==== TASK DATA ====

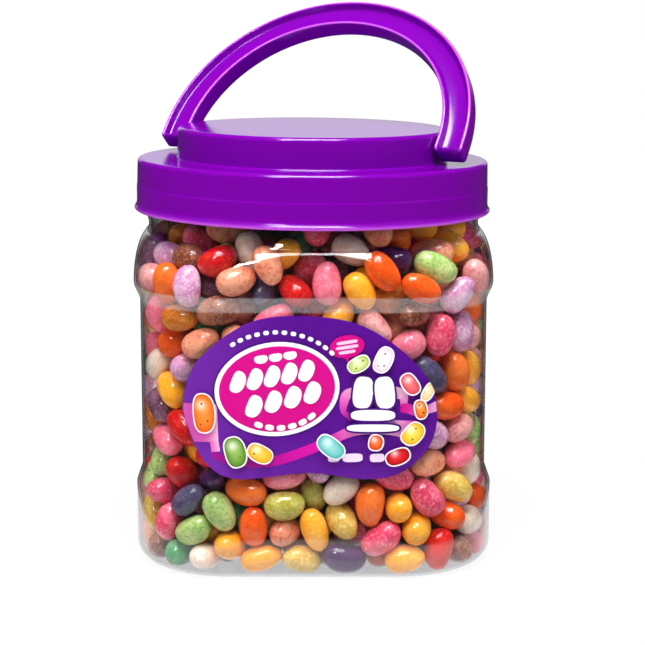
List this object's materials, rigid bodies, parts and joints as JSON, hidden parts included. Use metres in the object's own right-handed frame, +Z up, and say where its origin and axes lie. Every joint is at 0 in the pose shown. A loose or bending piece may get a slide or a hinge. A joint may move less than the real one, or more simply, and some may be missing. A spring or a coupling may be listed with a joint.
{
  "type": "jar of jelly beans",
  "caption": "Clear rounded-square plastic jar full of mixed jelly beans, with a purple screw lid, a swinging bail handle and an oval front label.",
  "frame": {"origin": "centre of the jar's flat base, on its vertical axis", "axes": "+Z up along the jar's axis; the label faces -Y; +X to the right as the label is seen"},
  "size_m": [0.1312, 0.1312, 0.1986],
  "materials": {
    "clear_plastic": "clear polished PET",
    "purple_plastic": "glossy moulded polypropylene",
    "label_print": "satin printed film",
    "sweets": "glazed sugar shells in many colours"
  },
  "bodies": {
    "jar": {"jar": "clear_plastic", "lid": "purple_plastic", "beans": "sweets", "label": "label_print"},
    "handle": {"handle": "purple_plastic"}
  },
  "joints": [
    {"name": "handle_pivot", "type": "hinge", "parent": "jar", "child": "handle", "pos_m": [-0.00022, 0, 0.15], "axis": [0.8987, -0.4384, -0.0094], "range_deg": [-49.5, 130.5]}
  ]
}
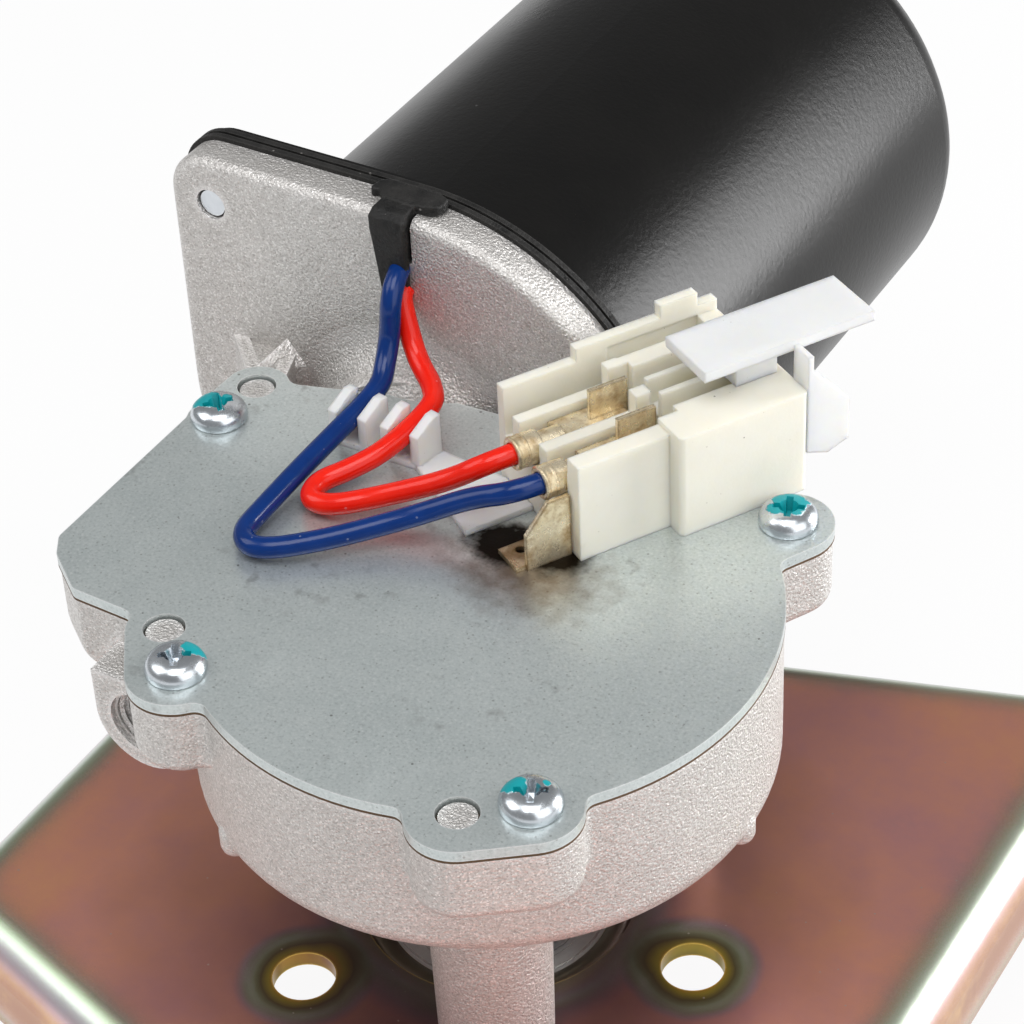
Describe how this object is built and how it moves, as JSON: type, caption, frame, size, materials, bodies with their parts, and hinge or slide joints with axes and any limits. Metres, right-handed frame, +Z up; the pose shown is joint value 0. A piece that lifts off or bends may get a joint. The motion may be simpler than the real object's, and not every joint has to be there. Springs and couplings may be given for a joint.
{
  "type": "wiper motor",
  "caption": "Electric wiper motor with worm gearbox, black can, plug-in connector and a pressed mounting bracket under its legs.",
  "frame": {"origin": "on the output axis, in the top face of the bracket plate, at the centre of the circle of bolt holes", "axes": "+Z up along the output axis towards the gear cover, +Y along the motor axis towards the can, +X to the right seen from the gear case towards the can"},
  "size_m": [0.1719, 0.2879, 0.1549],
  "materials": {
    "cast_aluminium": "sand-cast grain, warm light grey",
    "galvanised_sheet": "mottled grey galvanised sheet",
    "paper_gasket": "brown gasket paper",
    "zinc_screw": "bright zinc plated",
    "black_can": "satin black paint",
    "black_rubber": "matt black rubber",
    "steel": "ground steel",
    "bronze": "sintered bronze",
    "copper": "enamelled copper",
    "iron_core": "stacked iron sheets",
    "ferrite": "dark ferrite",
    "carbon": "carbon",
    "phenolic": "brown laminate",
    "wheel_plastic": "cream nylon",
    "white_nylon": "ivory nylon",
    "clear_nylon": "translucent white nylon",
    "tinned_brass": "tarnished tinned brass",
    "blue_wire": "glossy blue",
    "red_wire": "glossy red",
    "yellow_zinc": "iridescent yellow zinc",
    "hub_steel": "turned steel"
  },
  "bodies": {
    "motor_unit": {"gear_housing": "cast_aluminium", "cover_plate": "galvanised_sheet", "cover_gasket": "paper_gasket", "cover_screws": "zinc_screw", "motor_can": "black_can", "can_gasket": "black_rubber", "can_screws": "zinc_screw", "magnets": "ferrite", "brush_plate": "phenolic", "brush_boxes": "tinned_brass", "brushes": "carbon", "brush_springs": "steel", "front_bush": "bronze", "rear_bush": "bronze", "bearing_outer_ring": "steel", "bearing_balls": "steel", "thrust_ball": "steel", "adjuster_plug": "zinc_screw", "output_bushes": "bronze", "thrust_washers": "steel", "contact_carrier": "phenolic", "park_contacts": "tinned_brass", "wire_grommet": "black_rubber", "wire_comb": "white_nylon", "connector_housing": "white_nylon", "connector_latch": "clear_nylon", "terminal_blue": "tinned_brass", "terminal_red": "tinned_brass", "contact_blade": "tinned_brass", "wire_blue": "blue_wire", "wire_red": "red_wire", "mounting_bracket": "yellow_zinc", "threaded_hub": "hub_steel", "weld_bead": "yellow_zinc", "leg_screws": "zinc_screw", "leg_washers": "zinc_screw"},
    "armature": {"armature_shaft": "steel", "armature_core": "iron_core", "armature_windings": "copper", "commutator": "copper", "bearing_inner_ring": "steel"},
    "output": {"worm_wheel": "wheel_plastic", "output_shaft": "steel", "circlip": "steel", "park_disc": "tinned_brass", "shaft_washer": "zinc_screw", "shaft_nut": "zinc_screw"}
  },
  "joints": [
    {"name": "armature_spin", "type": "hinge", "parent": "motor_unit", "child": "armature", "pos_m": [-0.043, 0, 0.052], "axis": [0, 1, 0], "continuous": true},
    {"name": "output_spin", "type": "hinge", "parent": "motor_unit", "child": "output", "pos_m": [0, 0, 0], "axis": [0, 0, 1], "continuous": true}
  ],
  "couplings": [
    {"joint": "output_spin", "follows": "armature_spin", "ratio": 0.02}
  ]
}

====

DO THIS -> Give every line of the material again, exactly as it reads.

ANSWER TO THE EXERCISE ->
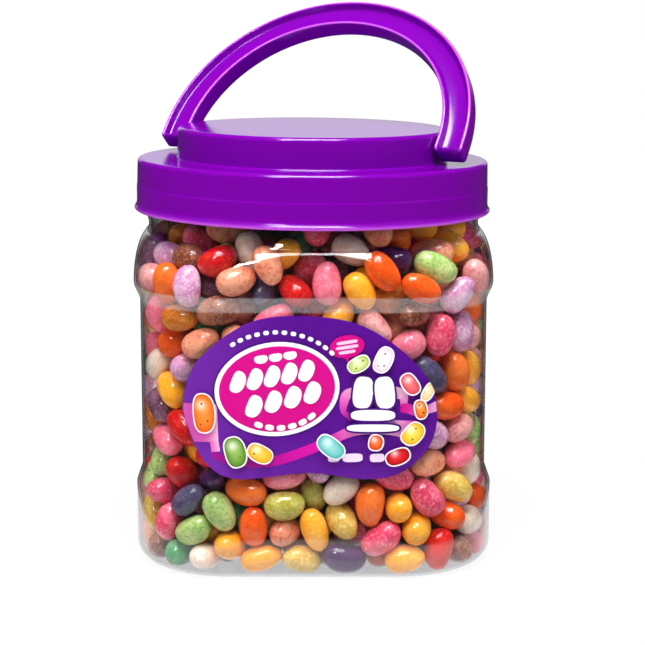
List this object's materials, rigid bodies, parts and joints as JSON, hidden parts included. Use metres in the object's own right-handed frame, +Z up, and say where its origin and axes lie. Every joint is at 0 in the pose shown. A loose or bending piece may get a slide or a hinge. A joint may move less than the real one, or more simply, and some may be missing. A spring or a coupling may be listed with a joint.
{
  "type": "jar of jelly beans",
  "caption": "Clear rounded-square plastic jar full of mixed jelly beans, with a purple screw lid, a swinging bail handle and an oval front label.",
  "frame": {"origin": "centre of the jar's flat base, on its vertical axis", "axes": "+Z up along the jar's axis; the label faces -Y; +X to the right as the label is seen"},
  "size_m": [0.1312, 0.1312, 0.1986],
  "materials": {
    "clear_plastic": "clear polished PET",
    "purple_plastic": "glossy moulded polypropylene",
    "label_print": "satin printed film",
    "sweets": "glazed sugar shells in many colours"
  },
  "bodies": {
    "jar": {"jar": "clear_plastic", "lid": "purple_plastic", "beans": "sweets", "label": "label_print"},
    "handle": {"handle": "purple_plastic"}
  },
  "joints": [
    {"name": "handle_pivot", "type": "hinge", "parent": "jar", "child": "handle", "pos_m": [-0.00022, 0, 0.15], "axis": [0.8987, -0.4384, -0.0094], "range_deg": [-49.5, 130.5]}
  ]
}
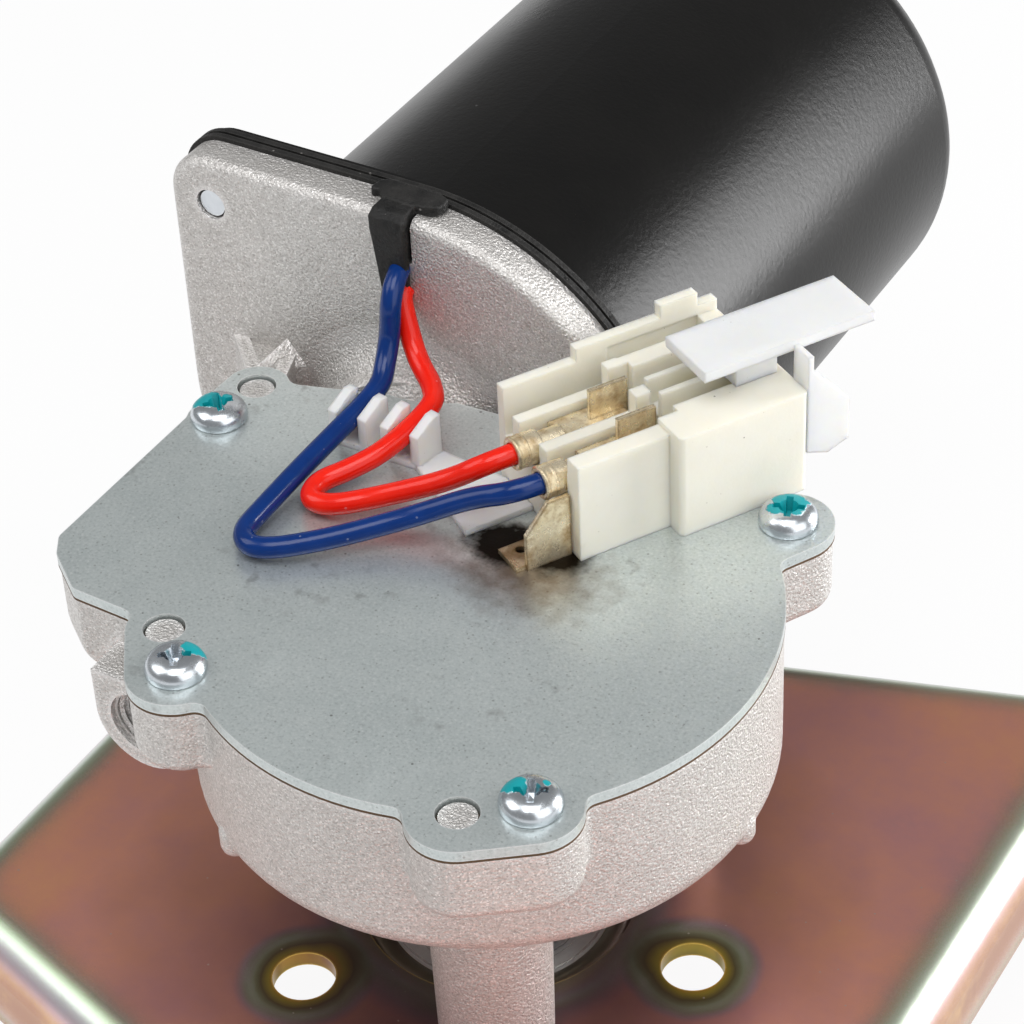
Describe how this object is built and how it moves, as JSON: type, caption, frame, size, materials, bodies with their parts, and hinge or slide joints with axes and any limits. Metres, right-handed frame, +Z up; the pose shown is joint value 0. A piece that lifts off or bends may get a joint. The motion may be simpler than the real object's, and not every joint has to be there. Springs and couplings may be given for a joint.
{
  "type": "wiper motor",
  "caption": "Electric wiper motor with worm gearbox, black can, plug-in connector and a pressed mounting bracket under its legs.",
  "frame": {"origin": "on the output axis, in the top face of the bracket plate, at the centre of the circle of bolt holes", "axes": "+Z up along the output axis towards the gear cover, +Y along the motor axis towards the can, +X to the right seen from the gear case towards the can"},
  "size_m": [0.1719, 0.2879, 0.1549],
  "materials": {
    "cast_aluminium": "sand-cast grain, warm light grey",
    "galvanised_sheet": "mottled grey galvanised sheet",
    "paper_gasket": "brown gasket paper",
    "zinc_screw": "bright zinc plated",
    "black_can": "satin black paint",
    "black_rubber": "matt black rubber",
    "steel": "ground steel",
    "bronze": "sintered bronze",
    "copper": "enamelled copper",
    "iron_core": "stacked iron sheets",
    "ferrite": "dark ferrite",
    "carbon": "carbon",
    "phenolic": "brown laminate",
    "wheel_plastic": "cream nylon",
    "white_nylon": "ivory nylon",
    "clear_nylon": "translucent white nylon",
    "tinned_brass": "tarnished tinned brass",
    "blue_wire": "glossy blue",
    "red_wire": "glossy red",
    "yellow_zinc": "iridescent yellow zinc",
    "hub_steel": "turned steel"
  },
  "bodies": {
    "motor_unit": {"gear_housing": "cast_aluminium", "cover_plate": "galvanised_sheet", "cover_gasket": "paper_gasket", "cover_screws": "zinc_screw", "motor_can": "black_can", "can_gasket": "black_rubber", "can_screws": "zinc_screw", "magnets": "ferrite", "brush_plate": "phenolic", "brush_boxes": "tinned_brass", "brushes": "carbon", "brush_springs": "steel", "front_bush": "bronze", "rear_bush": "bronze", "bearing_outer_ring": "steel", "bearing_balls": "steel", "thrust_ball": "steel", "adjuster_plug": "zinc_screw", "output_bushes": "bronze", "thrust_washers": "steel", "contact_carrier": "phenolic", "park_contacts": "tinned_brass", "wire_grommet": "black_rubber", "wire_comb": "white_nylon", "connector_housing": "white_nylon", "connector_latch": "clear_nylon", "terminal_blue": "tinned_brass", "terminal_red": "tinned_brass", "contact_blade": "tinned_brass", "wire_blue": "blue_wire", "wire_red": "red_wire", "mounting_bracket": "yellow_zinc", "threaded_hub": "hub_steel", "weld_bead": "yellow_zinc", "leg_screws": "zinc_screw", "leg_washers": "zinc_screw"},
    "armature": {"armature_shaft": "steel", "armature_core": "iron_core", "armature_windings": "copper", "commutator": "copper", "bearing_inner_ring": "steel"},
    "output": {"worm_wheel": "wheel_plastic", "output_shaft": "steel", "circlip": "steel", "park_disc": "tinned_brass", "shaft_washer": "zinc_screw", "shaft_nut": "zinc_screw"}
  },
  "joints": [
    {"name": "armature_spin", "type": "hinge", "parent": "motor_unit", "child": "armature", "pos_m": [-0.043, 0, 0.052], "axis": [0, 1, 0], "continuous": true},
    {"name": "output_spin", "type": "hinge", "parent": "motor_unit", "child": "output", "pos_m": [0, 0, 0], "axis": [0, 0, 1], "continuous": true}
  ],
  "couplings": [
    {"joint": "output_spin", "follows": "armature_spin", "ratio": 0.02}
  ]
}